A Big Green Egg Ash Tool is used to remove the ash that collects at the bottom of the Egg. Using the bar at the end of the Ash Tool, you simply pull the ash out of the Stainless Steel Draft Door into a fireproof receptacle that can be easily emptied. The Ash Tool also works as a rake to stir up the old charcoal and incorporate in fresh charcoal.

Grill Gripper

The Big Green Egg Grill Gripper is used to easily and safely remove the cooking grid from the Green Egg, even when it is hot. Or you can try picking it up yourself, and learn the hard way…

Fire Starter

Bury a couple Big Green Egg Fire Starters cubes into your charcoal for easy lighting of the natural wood charcoal without a chemical taste. Fire Starters are made from sawdust and paraffin.

Natural Charcoal

Because the Big Green Egg’s ceramic technology holds heat so well, it uses a very small amount of charcoal.

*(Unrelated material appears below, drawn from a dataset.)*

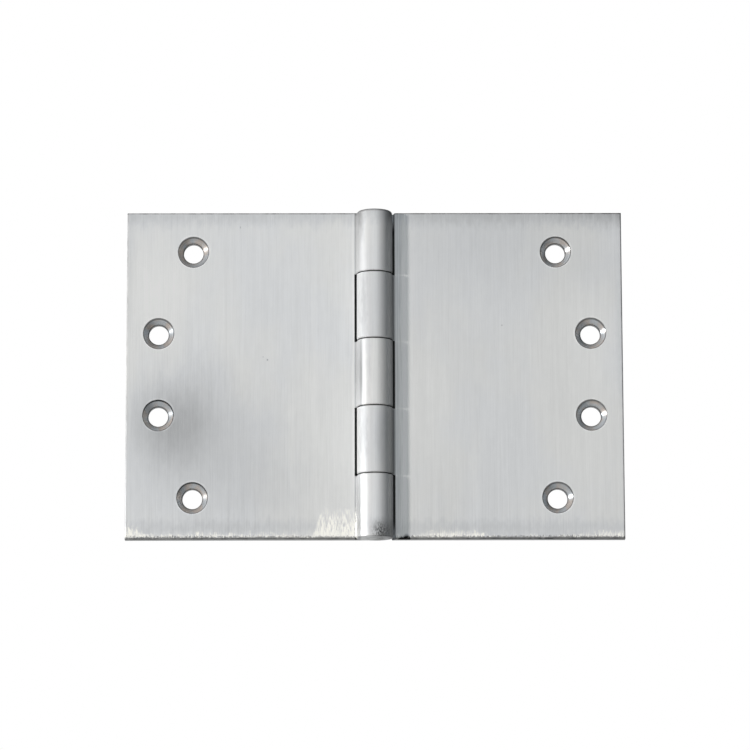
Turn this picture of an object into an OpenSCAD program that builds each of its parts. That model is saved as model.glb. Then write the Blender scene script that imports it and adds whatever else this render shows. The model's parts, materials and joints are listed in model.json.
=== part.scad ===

This 20-lb bag of Big Green Egg natural charcoal will last about four to six months, even if you use your Egg several times per week! You’ll be able to reuse about 80% of the charcoal each time you grill.

Also, the natural charcoal is made from a selection of 100% hardwoods. It burns hotter and cleaner and lights faster and easier than briquettes. The amount of ash produced is a fraction of what briquettes produce, which means less frequent ash removal is required.